Rows from a 3D modeling dataset:
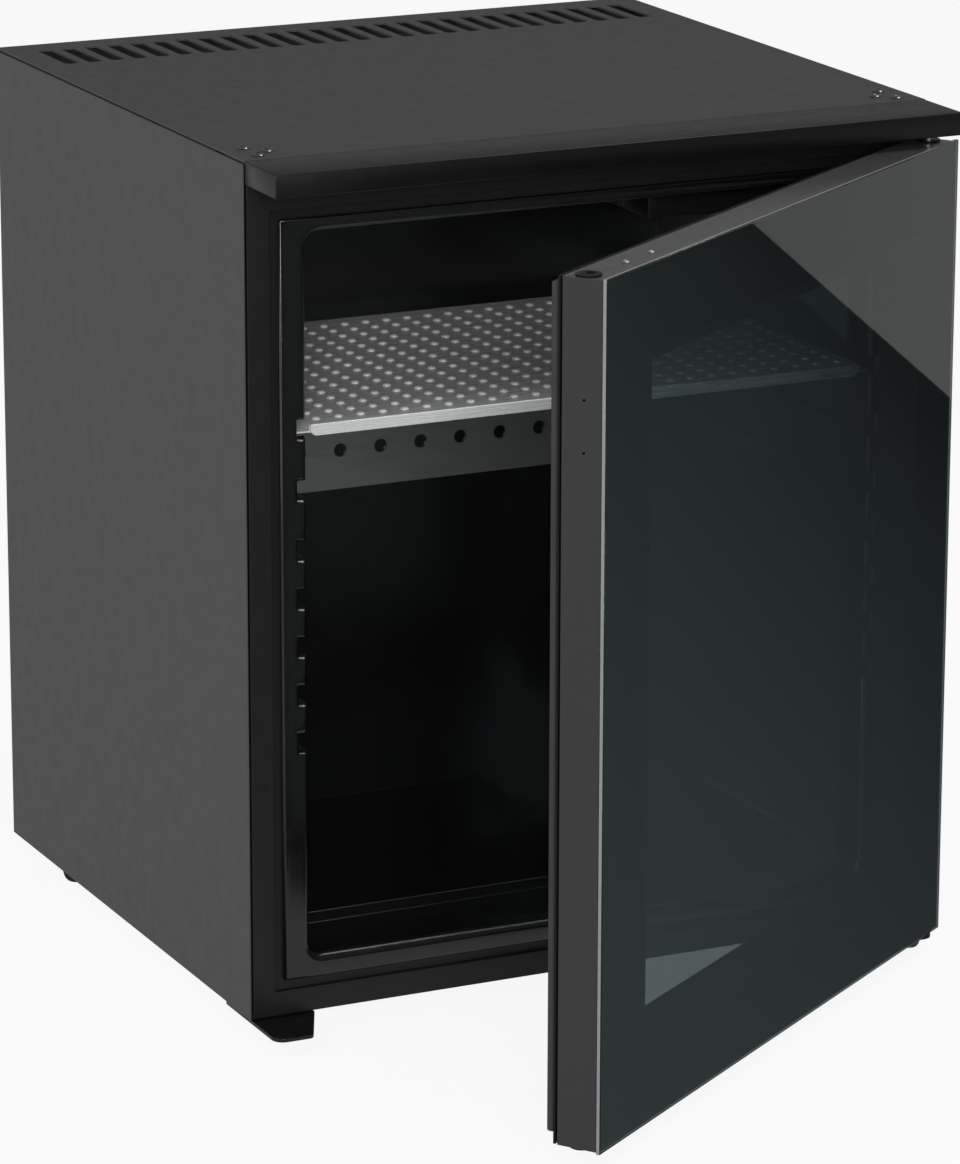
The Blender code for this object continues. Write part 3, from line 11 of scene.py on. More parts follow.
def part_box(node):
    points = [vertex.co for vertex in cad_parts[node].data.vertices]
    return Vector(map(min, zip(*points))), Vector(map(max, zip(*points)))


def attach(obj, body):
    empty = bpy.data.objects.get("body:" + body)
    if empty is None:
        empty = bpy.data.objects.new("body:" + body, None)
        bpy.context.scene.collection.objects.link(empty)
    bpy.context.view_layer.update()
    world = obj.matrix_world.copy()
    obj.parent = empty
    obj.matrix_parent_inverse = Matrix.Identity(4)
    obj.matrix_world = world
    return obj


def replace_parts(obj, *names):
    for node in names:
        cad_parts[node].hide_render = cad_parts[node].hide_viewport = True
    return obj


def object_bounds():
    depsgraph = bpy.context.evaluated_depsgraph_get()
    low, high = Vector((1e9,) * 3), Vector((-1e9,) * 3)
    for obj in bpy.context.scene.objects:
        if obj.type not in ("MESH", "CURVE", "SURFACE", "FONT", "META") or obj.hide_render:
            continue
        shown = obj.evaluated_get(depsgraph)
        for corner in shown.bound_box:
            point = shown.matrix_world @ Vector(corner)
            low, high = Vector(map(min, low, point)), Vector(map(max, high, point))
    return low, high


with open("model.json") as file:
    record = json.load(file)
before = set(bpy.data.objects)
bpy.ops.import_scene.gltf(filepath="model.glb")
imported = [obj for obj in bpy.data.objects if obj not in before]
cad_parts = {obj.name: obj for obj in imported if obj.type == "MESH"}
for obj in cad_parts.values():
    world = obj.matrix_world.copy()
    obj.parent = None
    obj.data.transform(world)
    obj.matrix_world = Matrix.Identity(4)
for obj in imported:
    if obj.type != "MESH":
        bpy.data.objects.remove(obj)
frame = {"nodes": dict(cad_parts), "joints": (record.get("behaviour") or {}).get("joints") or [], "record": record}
nodes = frame["nodes"]
cadLow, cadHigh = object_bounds()
print("frame loaded:", len(nodes), "nodes")

# The photo's camera, worked out from the edges of the cabinet and the door
view = {
    "imageWidth": 960,
    "imageHeight": 1164,
    "focalPixels": 5597.0,
    "place": (-1.54247, -3.12807, 1.2403),
    "yaw": 25.456,
    "pitch": 15.743,
    "roll": 0.134,
    "sensor": 36.0,  # millimetres along the longer side
    "clipStart": 0.1,
    "clipEnd": 60,
}


def cameraAxes():
    yaw, pitch, roll = (math.radians(view[key]) for key in ("yaw", "pitch", "roll"))
    look = Vector((math.sin(yaw) * math.cos(pitch), math.cos(yaw) * math.cos(pitch), -math.sin(pitch)))
    right = Vector((math.cos(yaw), -math.sin(yaw), 0))
    up = right.cross(look)
    turnedRight = right * math.cos(roll) + up * math.sin(roll)
    turnedUp = up * math.cos(roll) - right * math.sin(roll)
    return turnedRight, turnedUp, look


def makeCamera():
    right, up, look = cameraAxes()
    data = bpy.data.cameras.new("camera")
    data.sensor_width = view["sensor"]
    data.lens = view["focalPixels"] / view["imageHeight"] * view["sensor"]
    data.clip_start = view["clipStart"]
    data.clip_end = view["clipEnd"]
    camera = bpy.data.objects.new("camera", data)
    bpy.context.scene.collection.objects.link(camera)
    turn = Matrix((right, up, -look)).transposed().to_4x4()
    camera.matrix_world = Matrix.Translation(view["place"]) @ turn
    bpy.context.scene.camera = camera


# Direction from the camera through a pixel of the photo
def rayThrough(pixel):
    right, up, look = cameraAxes()
    across = (pixel[0] - view["imageWidth"] / 2) / view["focalPixels"]
    down = (pixel[1] - view["imageHeight"] / 2) / view["focalPixels"]
    return look + right * across - up * down


makeCamera()
bpy.context.scene.view_settings.view_transform = "Standard"
print("camera placed")


# Node helpers


class Finish:  # a material being built: its tree, its shader and its Object coordinates
    def __init__(self, name):
        self.material = bpy.data.materials.new(name)
        self.material.use_nodes = True
        self.tree = self.material.node_tree
        self.shader = self.tree.nodes["Principled BSDF"]
        self.place = self.tree.nodes.new("ShaderNodeTexCoord").outputs["Object"]

    def add(self, kind, **settings):
        made = self.tree.nodes.new(kind)
        for key, value in settings.items():
            setattr(made, key, value)
        return made

    def link(self, source, target):
        self.tree.links.new(source, target)

    def set(self, **values):
        names = {
            "roughness": "Roughness",
            "metallic": "Metallic",
            "specular": "Specular IOR Level",
            "transmission": "Transmission Weight",
            "ior": "IOR",
        }
        for key, value in values.items():
            self.shader.inputs[names[key]].default_value = value

    def stretched(self, scale, stretch):
        mapping = self.add("ShaderNodeMapping")
        mapping.inputs["Scale"].default_value = [scale * s for s in stretch]
        self.link(self.place, mapping.inputs["Vector"])
        return mapping.outputs["Vector"]

    def noise(self, scale, detail=2.0, stretch=(1, 1, 1)):
        made = self.add("ShaderNodeTexNoise")
        made.inputs["Scale"].default_value = 1.0
        made.inputs["Detail"].default_value = detail
        self.link(self.stretched(scale, stretch), made.inputs["Vector"])
        return made.outputs["Fac"]

    def cells(self, scale, output):
        made = self.add("ShaderNodeTexVoronoi")
        made.inputs["Scale"].default_value = 1.0
        self.link(self.stretched(scale, (1, 1, 1)), made.inputs["Vector"])
        return made.outputs[output]

    def between(self, factor, low, high, start=0.3, stop=0.7):  # most noise lies from start to stop
        made = self.add("ShaderNodeMapRange")
        made.inputs["From Min"].default_value = start
        made.inputs["From Max"].default_value = stop
        made.inputs["To Min"].default_value = low
        made.inputs["To Max"].default_value = high
        self.link(factor, made.inputs["Value"])
        return made.outputs["Result"]

    def colours(self, factor, first, second):
        made = self.add("ShaderNodeMix", data_type="RGBA")
        made.inputs["A"].default_value = (*first, 1)
        made.inputs["B"].default_value = (*second, 1)
        self.link(factor, made.inputs["Factor"])
        self.link(made.outputs["Result"], self.shader.inputs["Base Color"])

    def tint(self, factor, colour, spread):
        self.colours(factor, *([c * share for c in colour] for share in spread))

    def rough(self, factor, spread):
        self.link(self.between(factor, *spread), self.shader.inputs["Roughness"])

    def bump(self, height, depth, strength):
        made = self.add("ShaderNodeBump")
        made.inputs["Strength"].default_value = strength
        made.inputs["Distance"].default_value = depth
        self.link(height, made.inputs["Height"])
        last = self.shader.inputs["Normal"]
        if last.is_linked:
            self.link(last.links[0].from_socket, made.inputs["Normal"])
        self.link(made.outputs["Normal"], last)


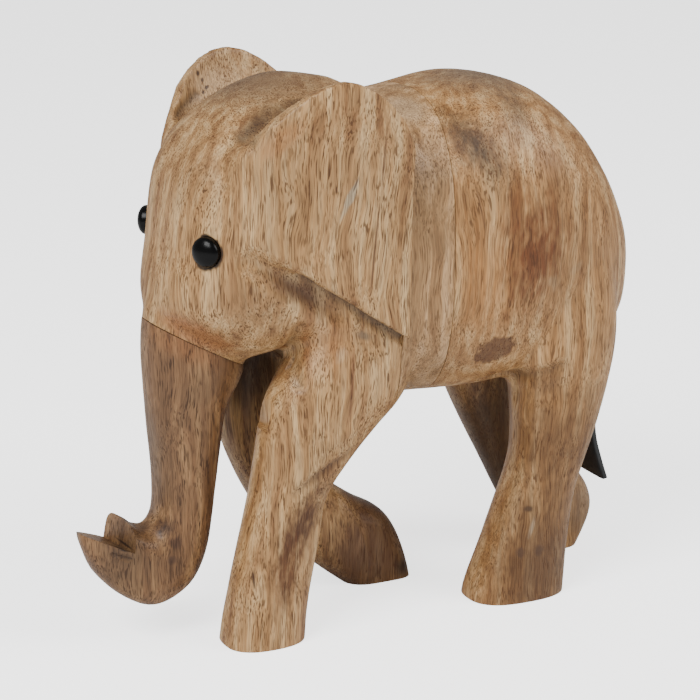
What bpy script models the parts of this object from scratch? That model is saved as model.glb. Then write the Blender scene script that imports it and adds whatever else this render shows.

Given problem: Print the material verbatim, all of it.

Full output:
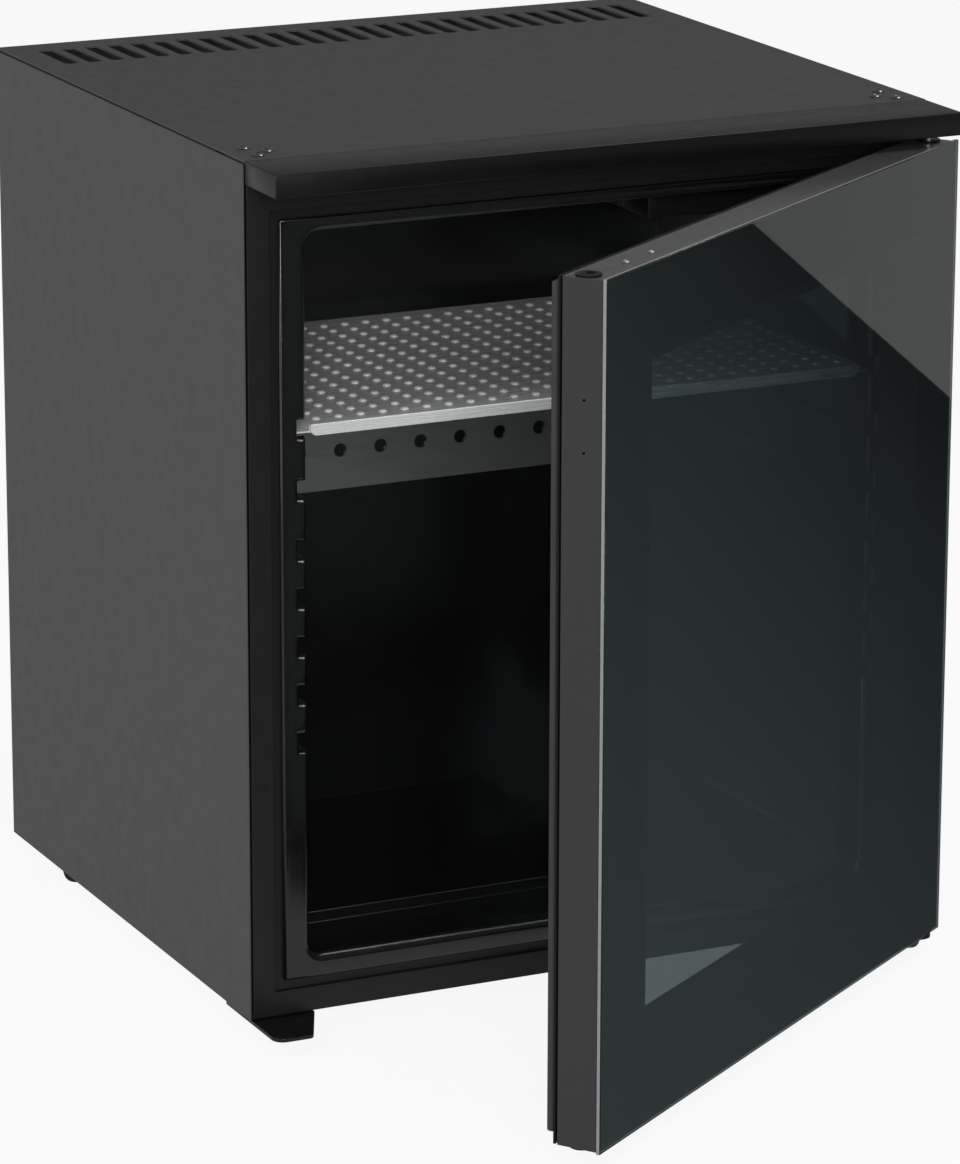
The Blender code for this object continues. Write part 3, from line 11 of scene.py on. More parts follow.
def part_box(node):
    points = [vertex.co for vertex in cad_parts[node].data.vertices]
    return Vector(map(min, zip(*points))), Vector(map(max, zip(*points)))


def attach(obj, body):
    empty = bpy.data.objects.get("body:" + body)
    if empty is None:
        empty = bpy.data.objects.new("body:" + body, None)
        bpy.context.scene.collection.objects.link(empty)
    bpy.context.view_layer.update()
    world = obj.matrix_world.copy()
    obj.parent = empty
    obj.matrix_parent_inverse = Matrix.Identity(4)
    obj.matrix_world = world
    return obj


def replace_parts(obj, *names):
    for node in names:
        cad_parts[node].hide_render = cad_parts[node].hide_viewport = True
    return obj


def object_bounds():
    depsgraph = bpy.context.evaluated_depsgraph_get()
    low, high = Vector((1e9,) * 3), Vector((-1e9,) * 3)
    for obj in bpy.context.scene.objects:
        if obj.type not in ("MESH", "CURVE", "SURFACE", "FONT", "META") or obj.hide_render:
            continue
        shown = obj.evaluated_get(depsgraph)
        for corner in shown.bound_box:
            point = shown.matrix_world @ Vector(corner)
            low, high = Vector(map(min, low, point)), Vector(map(max, high, point))
    return low, high


with open("model.json") as file:
    record = json.load(file)
before = set(bpy.data.objects)
bpy.ops.import_scene.gltf(filepath="model.glb")
imported = [obj for obj in bpy.data.objects if obj not in before]
cad_parts = {obj.name: obj for obj in imported if obj.type == "MESH"}
for obj in cad_parts.values():
    world = obj.matrix_world.copy()
    obj.parent = None
    obj.data.transform(world)
    obj.matrix_world = Matrix.Identity(4)
for obj in imported:
    if obj.type != "MESH":
        bpy.data.objects.remove(obj)
frame = {"nodes": dict(cad_parts), "joints": (record.get("behaviour") or {}).get("joints") or [], "record": record}
nodes = frame["nodes"]
cadLow, cadHigh = object_bounds()
print("frame loaded:", len(nodes), "nodes")

# The photo's camera, worked out from the edges of the cabinet and the door
view = {
    "imageWidth": 960,
    "imageHeight": 1164,
    "focalPixels": 5597.0,
    "place": (-1.54247, -3.12807, 1.2403),
    "yaw": 25.456,
    "pitch": 15.743,
    "roll": 0.134,
    "sensor": 36.0,  # millimetres along the longer side
    "clipStart": 0.1,
    "clipEnd": 60,
}


def cameraAxes():
    yaw, pitch, roll = (math.radians(view[key]) for key in ("yaw", "pitch", "roll"))
    look = Vector((math.sin(yaw) * math.cos(pitch), math.cos(yaw) * math.cos(pitch), -math.sin(pitch)))
    right = Vector((math.cos(yaw), -math.sin(yaw), 0))
    up = right.cross(look)
    turnedRight = right * math.cos(roll) + up * math.sin(roll)
    turnedUp = up * math.cos(roll) - right * math.sin(roll)
    return turnedRight, turnedUp, look


def makeCamera():
    right, up, look = cameraAxes()
    data = bpy.data.cameras.new("camera")
    data.sensor_width = view["sensor"]
    data.lens = view["focalPixels"] / view["imageHeight"] * view["sensor"]
    data.clip_start = view["clipStart"]
    data.clip_end = view["clipEnd"]
    camera = bpy.data.objects.new("camera", data)
    bpy.context.scene.collection.objects.link(camera)
    turn = Matrix((right, up, -look)).transposed().to_4x4()
    camera.matrix_world = Matrix.Translation(view["place"]) @ turn
    bpy.context.scene.camera = camera


# Direction from the camera through a pixel of the photo
def rayThrough(pixel):
    right, up, look = cameraAxes()
    across = (pixel[0] - view["imageWidth"] / 2) / view["focalPixels"]
    down = (pixel[1] - view["imageHeight"] / 2) / view["focalPixels"]
    return look + right * across - up * down


makeCamera()
bpy.context.scene.view_settings.view_transform = "Standard"
print("camera placed")


# Node helpers


class Finish:  # a material being built: its tree, its shader and its Object coordinates
    def __init__(self, name):
        self.material = bpy.data.materials.new(name)
        self.material.use_nodes = True
        self.tree = self.material.node_tree
        self.shader = self.tree.nodes["Principled BSDF"]
        self.place = self.tree.nodes.new("ShaderNodeTexCoord").outputs["Object"]

    def add(self, kind, **settings):
        made = self.tree.nodes.new(kind)
        for key, value in settings.items():
            setattr(made, key, value)
        return made

    def link(self, source, target):
        self.tree.links.new(source, target)

    def set(self, **values):
        names = {
            "roughness": "Roughness",
            "metallic": "Metallic",
            "specular": "Specular IOR Level",
            "transmission": "Transmission Weight",
            "ior": "IOR",
        }
        for key, value in values.items():
            self.shader.inputs[names[key]].default_value = value

    def stretched(self, scale, stretch):
        mapping = self.add("ShaderNodeMapping")
        mapping.inputs["Scale"].default_value = [scale * s for s in stretch]
        self.link(self.place, mapping.inputs["Vector"])
        return mapping.outputs["Vector"]

    def noise(self, scale, detail=2.0, stretch=(1, 1, 1)):
        made = self.add("ShaderNodeTexNoise")
        made.inputs["Scale"].default_value = 1.0
        made.inputs["Detail"].default_value = detail
        self.link(self.stretched(scale, stretch), made.inputs["Vector"])
        return made.outputs["Fac"]

    def cells(self, scale, output):
        made = self.add("ShaderNodeTexVoronoi")
        made.inputs["Scale"].default_value = 1.0
        self.link(self.stretched(scale, (1, 1, 1)), made.inputs["Vector"])
        return made.outputs[output]

    def between(self, factor, low, high, start=0.3, stop=0.7):  # most noise lies from start to stop
        made = self.add("ShaderNodeMapRange")
        made.inputs["From Min"].default_value = start
        made.inputs["From Max"].default_value = stop
        made.inputs["To Min"].default_value = low
        made.inputs["To Max"].default_value = high
        self.link(factor, made.inputs["Value"])
        return made.outputs["Result"]

    def colours(self, factor, first, second):
        made = self.add("ShaderNodeMix", data_type="RGBA")
        made.inputs["A"].default_value = (*first, 1)
        made.inputs["B"].default_value = (*second, 1)
        self.link(factor, made.inputs["Factor"])
        self.link(made.outputs["Result"], self.shader.inputs["Base Color"])

    def tint(self, factor, colour, spread):
        self.colours(factor, *([c * share for c in colour] for share in spread))

    def rough(self, factor, spread):
        self.link(self.between(factor, *spread), self.shader.inputs["Roughness"])

    def bump(self, height, depth, strength):
        made = self.add("ShaderNodeBump")
        made.inputs["Strength"].default_value = strength
        made.inputs["Distance"].default_value = depth
        self.link(height, made.inputs["Height"])
        last = self.shader.inputs["Normal"]
        if last.is_linked:
            self.link(last.links[0].from_socket, made.inputs["Normal"])
        self.link(made.outputs["Normal"], last)


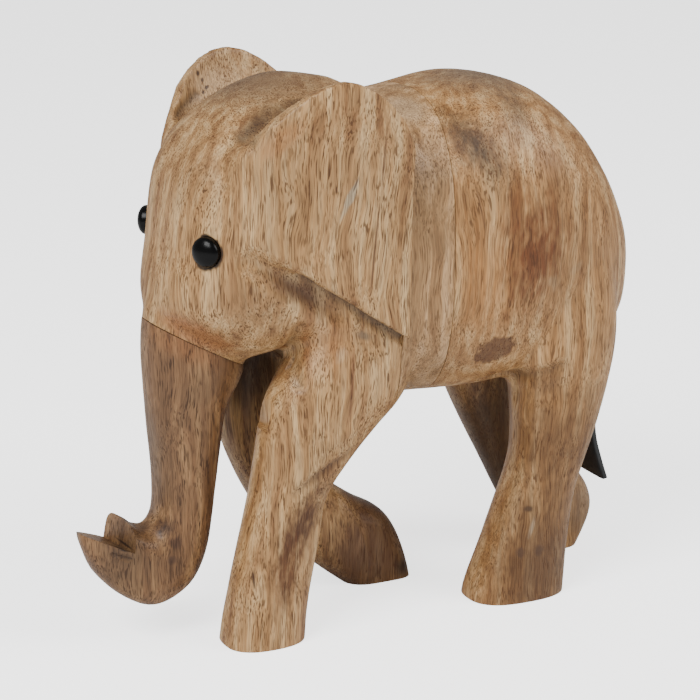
What bpy script models the parts of this object from scratch? That model is saved as model.glb. Then write the Blender scene script that imports it and adds whatever else this render shows.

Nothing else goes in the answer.